Samantha, on the other hand, is a tornado of trouble who rages through the lives of Island guys who ought to know better and Island teens without the life experience to know better. As rapper Mr. Shadow tells us, it’s all about sex, drugs, and money for lovely and lissome Samantha.

Turns out she’s turned on a bunch of high schoolers to all three, as Samantha develops a drug ring on the Island. When we join Victoria, she is perusing a social landscape littered with Samantha’s jilted lovers, a missing teen, and several others in rehab, along with multiple sets of parents who are angry enough to kill.

Add in Sammy’s doofus boyfriend Zack, who’s smart enough to know he’s in over his head but too dumb to figure out how to escape, and you get a perfect patsy after someone dispatches Samantha to her final reward with a blunt object and dumps her body, covered with leaves, just off the bike path on the Edgartown Road near the old West Tisbury firehouse and the Little League field.

The cops nab Zack for it. The poor sod thinks he’s being booked for attempting to poison a bunch of people with Trumpets of Death. Now, Victoria has shown him the morsels on a nature walk and told him they were delicacies, but all he heard was “death.” Yeesh.

Daddy Bruno is, of course, berserk, and has Zack in the crosshairs. Zack’s only relief comes from the quality of the fare at the Duke’s County House of Corrections.
Ms. Riggs believes Zack’s in the clear, and begins interviewing kids, parents, friends, and lovers of Samantha in a grim, detailed rollout of the silent onslaught of drug addiction and the resulting family and social carnage. She learns not only that a celebration of Samantha’s life is unlikely to be held by the victims, but also that the list of suspects is growing exponentially.

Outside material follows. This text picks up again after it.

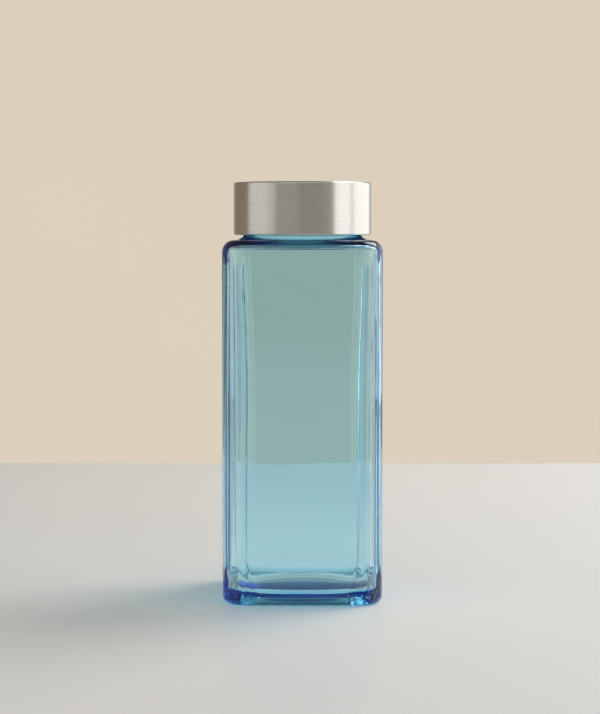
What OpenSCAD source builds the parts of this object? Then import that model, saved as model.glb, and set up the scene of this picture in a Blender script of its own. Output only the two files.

Add in shenanigans involving Bruno, his spurned Wampanoag lover, and her two larcenous brothers, and the plot thickens. When Bruno gets whacked on the head and lies dormant in ICU, we’ve got a real stew.

But Victoria perseveres. Now most old people are not mobile. We’re pretty slow actually, but we are steady, and Victoria works the roomful of suspects until the killer self-reveals.

Ms. Riggs, now well into her 80s herself, has a good ear for the current social dynamic, and keeps her stories relevant, including words, phrases, and scatology that made this reader chuckle.

 

“Trumpet of Death,” a novel by Cynthia Riggs from Minotaur Books. Hardcover, 295 pages. $25.99. Available at Bunch of Grapes bookstore, Main Street, Vineyard Haven, and online. No. 14, “Widow’s Wreath,” published by Crooked Lane, is planned for release in June 2018.